MIT Sloan Dean David Schmittlein, in addressing the audience during the ComMITment, began with a note of gratitude to the Office of Diversity, Equity, and Inclusion staff.

“You’ve done a great job to make a difference in a very short time,” he said. “We’ve learned new things and the school is better for it.” 

The Office of DEI’s ComMITment is its capstone event, an annual speaker series designed to facilitate conversations between members of the MIT Sloan community and global leaders working to combat systemic inequality.

The 2023 ComMITment was held Thursday, February 23 in building E51, the Tang Center’s Wong Auditorium. Dozens of students, faculty, staff, and other members of the MIT and MIT Sloan community, including MIT Chancellor Melissa Nobles and Provost Cynthia Barnhart, braved harsh winter weather to attend.

During a panel moderated by Dean Schmittlein, Ambassador Gina Abercrombie-Winstanley, Chief Diversity, Equity, Inclusion, and Accessibility Officer, and Jessica Stern, Special Envoy to Advance the Human Rights of Lesbian, Gay, Bisexual, Transgender, Queer and Intersex (LGBTQI+) Persons, both with the the Department of State, talked about their work on America’s behalf.

Ambassador Gina Abercrombie-Winstanley (left) and Special Envoy Jessica Stern

“Our diversity, inclusion, and accessibility challenges have been profound and apparent,” Ambassador Abercrombie-Winstanley began when asked about her role at the Department of State. “It needed an office and a leader that was absolutely focused on it.”

Globally, there’s peril and promise for people who identify as LGBTQI+, according to Special Envoy Stern. “There’s an overwhelming amount of violence and discrimination impacting LGBTQ people around the world,” she noted, while also sounding a note of optimism. 

“All the forms of intolerance are not intractable problems,” she continued. “These are fixable problems.”

The Ambassador and Special Envoy shared that they don’t work alone. 

“We’re trying to change our culture at the Department of State,” the Ambassador said, “which is a highly competitive one.”

“At the State Department we have an incredible cohort,” the Special Envoy continued. “There’s a Special Advisor on International Disability rights and an Ambassador-at-Large for Religious Freedom.”

These and others, the Ambassador and Special Envoy shared, help with a growing workload. “The challenge,” Ambassador Abercrombie-Winstanley recalled, “is in giving people the tools to train up and train up quickly.”

“The biggest challenge we have is being in high demand,” Special Envoy Stern continued.

Both Ambassador Abercrombie-Winstanley and Special Envoy Stern sounded hopeful about their work.

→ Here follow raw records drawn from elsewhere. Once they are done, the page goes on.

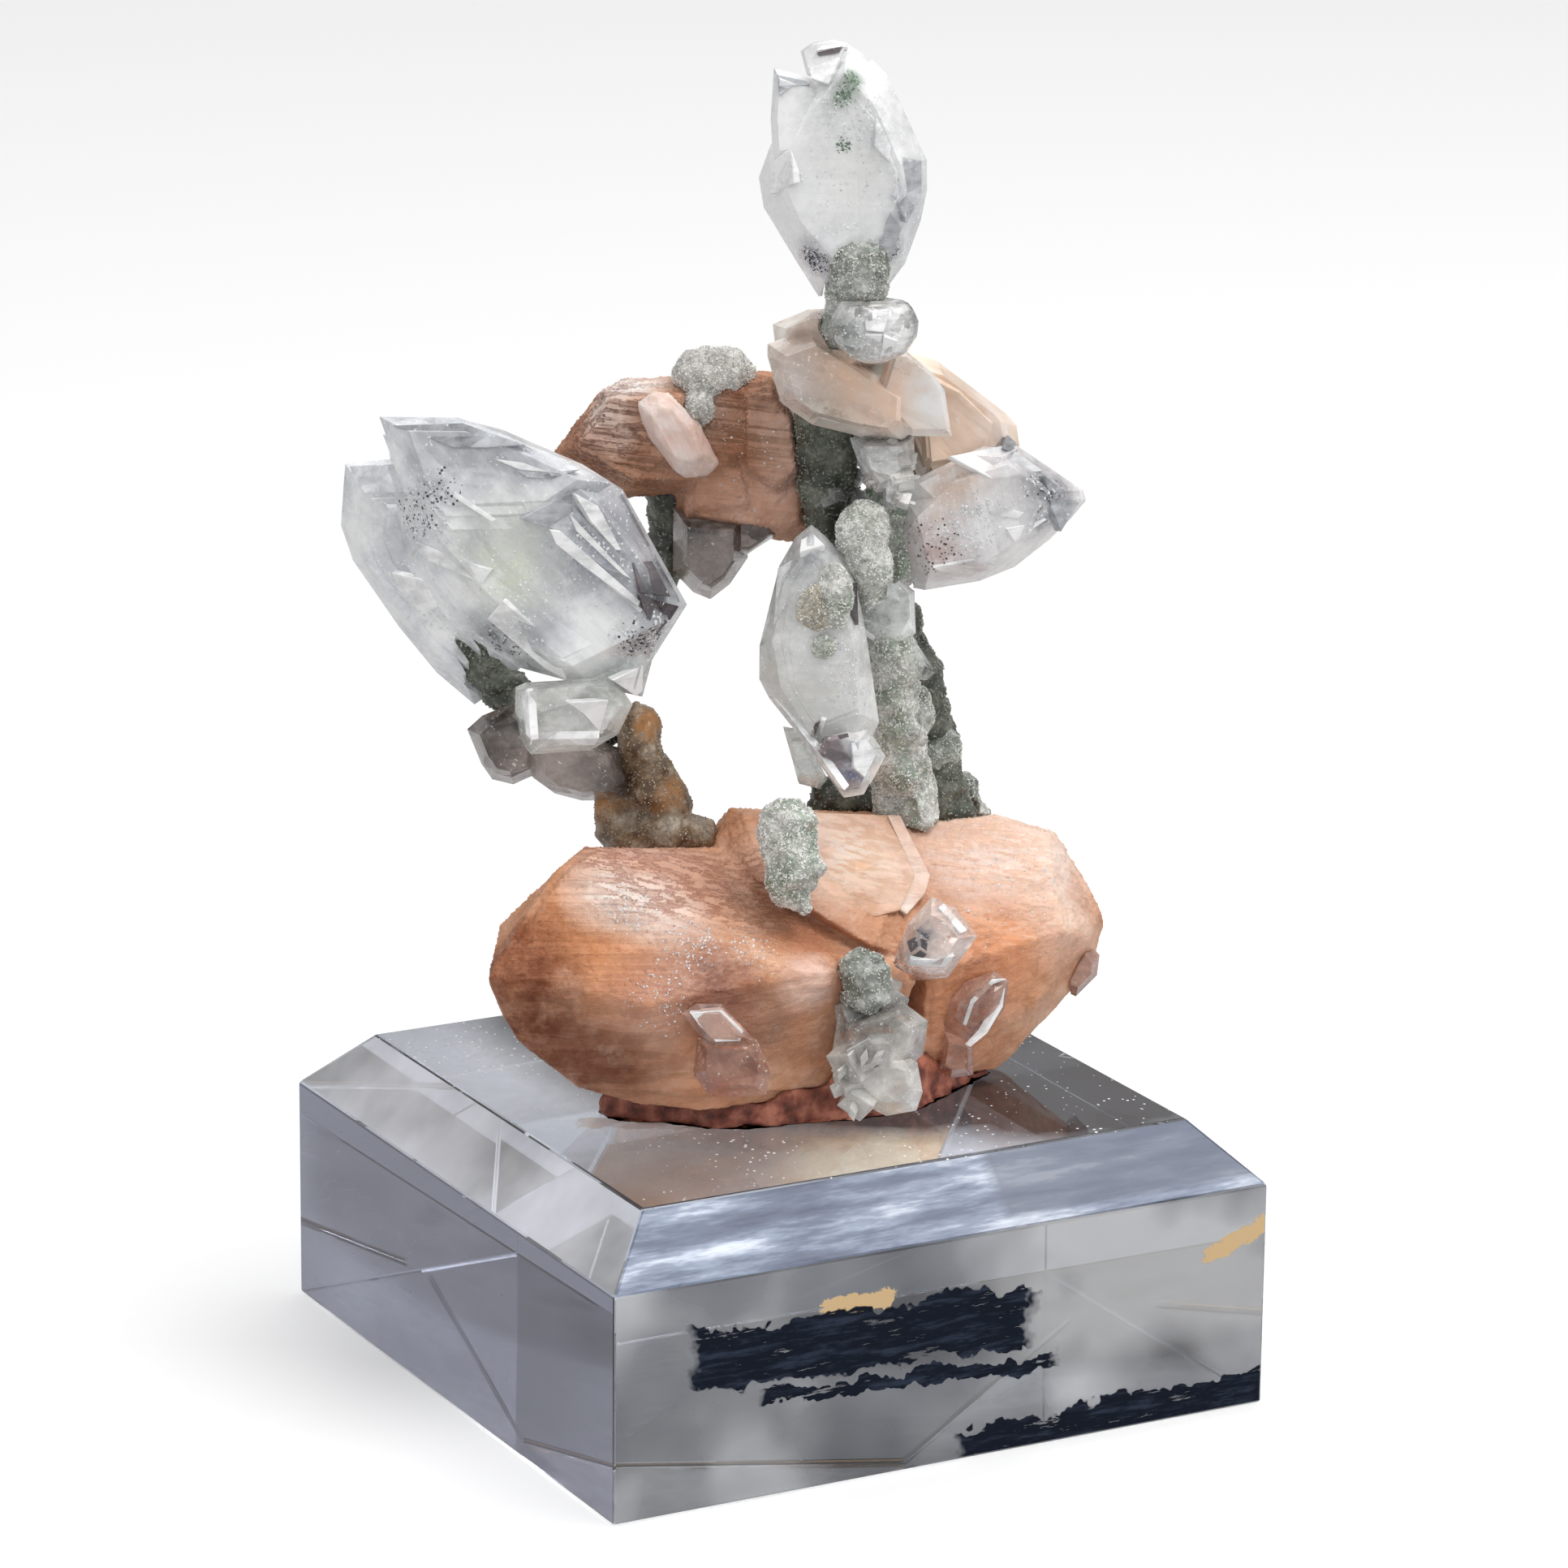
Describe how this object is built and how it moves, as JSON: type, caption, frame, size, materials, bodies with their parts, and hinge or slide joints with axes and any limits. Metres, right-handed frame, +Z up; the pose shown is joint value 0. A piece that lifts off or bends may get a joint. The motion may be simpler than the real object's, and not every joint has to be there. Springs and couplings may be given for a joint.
{
  "type": "stilbite cluster",
  "caption": "Natural cluster of stilbite sheaves, clear apophyllite crystals and chalcedony stalactites, set with putty on a square bevelled clear block.",
  "frame": {"origin": "middle of the block's underside, which is the bottom centre of the bounding box", "axes": "+Z up; the block's sides are parallel to X and Y; the specimen faces a viewer who stands off the block's corner at -X and -Y, and its length runs along X"},
  "size_m": [0.0762, 0.0762, 0.1414],
  "materials": {
    "acrylic": "polished, clear",
    "paper": "matte",
    "putty": "matte",
    "stilbite": "pearly, slightly see-through",
    "pale_stilbite": "pearly, slightly see-through",
    "apophyllite": "natural crystal faces",
    "grey_apophyllite": "natural crystal faces",
    "chalcedony": "sugary",
    "dark_chalcedony": "sugary",
    "brown_chalcedony": "sugary"
  },
  "bodies": {
    "root": {"acrylic_block": "acrylic", "paper_label": "paper", "mounting_putty": "putty", "lower_stilbite": "stilbite", "upper_left_stilbite": "stilbite", "right_stilbite": "stilbite", "small_pink_stilbite": "pale_stilbite", "centre_stilbite": "pale_stilbite", "top_apophyllite": "apophyllite", "ball_apophyllite": "apophyllite", "left_apophyllite": "apophyllite", "left_gem_apophyllite": "apophyllite", "middle_apophyllite": "apophyllite", "middle_small_apophyllite": "apophyllite", "column_apophyllite": "apophyllite", "column_flake": "apophyllite", "right_apophyllite": "apophyllite", "low_left_apophyllite": "apophyllite", "low_middle_apophyllite": "apophyllite", "low_right_apophyllite": "apophyllite", "edge_apophyllite": "apophyllite", "front_apophyllites": "apophyllite", "stem_crystals": "apophyllite", "left_grey_apophyllites": "grey_apophyllite", "hanging_apophyllites": "grey_apophyllite", "column_stem": "chalcedony", "right_stem": "chalcedony", "neck_druse": "chalcedony", "druse_ball": "chalcedony", "front_finger": "chalcedony", "dark_finger": "chalcedony", "back_stem": "dark_chalcedony", "rear_root": "dark_chalcedony", "dark_root": "dark_chalcedony", "left_branch": "dark_chalcedony", "back_left_stem": "dark_chalcedony", "brown_stem": "brown_chalcedony"}
  },
  "joints": []
}
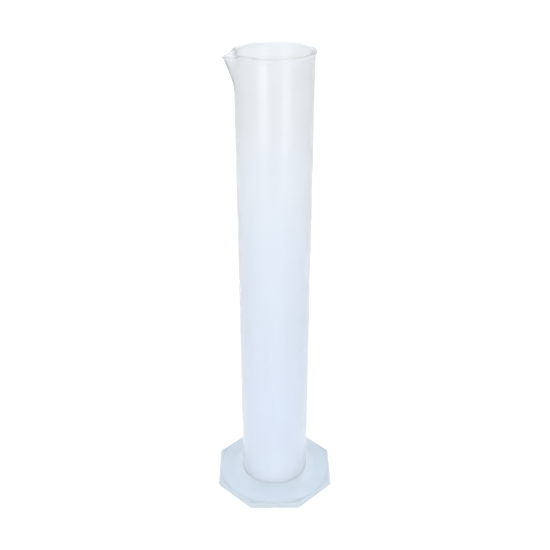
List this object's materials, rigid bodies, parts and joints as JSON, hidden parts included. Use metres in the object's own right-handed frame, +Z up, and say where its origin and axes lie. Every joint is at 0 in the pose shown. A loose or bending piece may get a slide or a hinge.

They lauded colleagues’ and countries’ commitment to inclusive practices and policies for underserved and at-risk populations. 

“The first comment I hear when I travel overseas is ‘I’m glad you’re working on it’,” Ambassador Abercrombie-Winstanley said. 

Both the Ambassador and the Special Envoy believe they can help create lasting, positive change both at the Department of State and in other countries invested in building more diverse, equitable, and inclusive spaces.

Learn more about the importance of inclusive spaces

“The good news is that there is an enormous appetite at the State Department to engage with LGBTQ people and human rights in general,” Special Envoy Stern enthused.

“The work of teaching people to think about diversity, equity, and inclusion or an inclusive foreign policy must start before you get a job as a diplomat,” Ambassador Abercrombie-Winstanley concluded.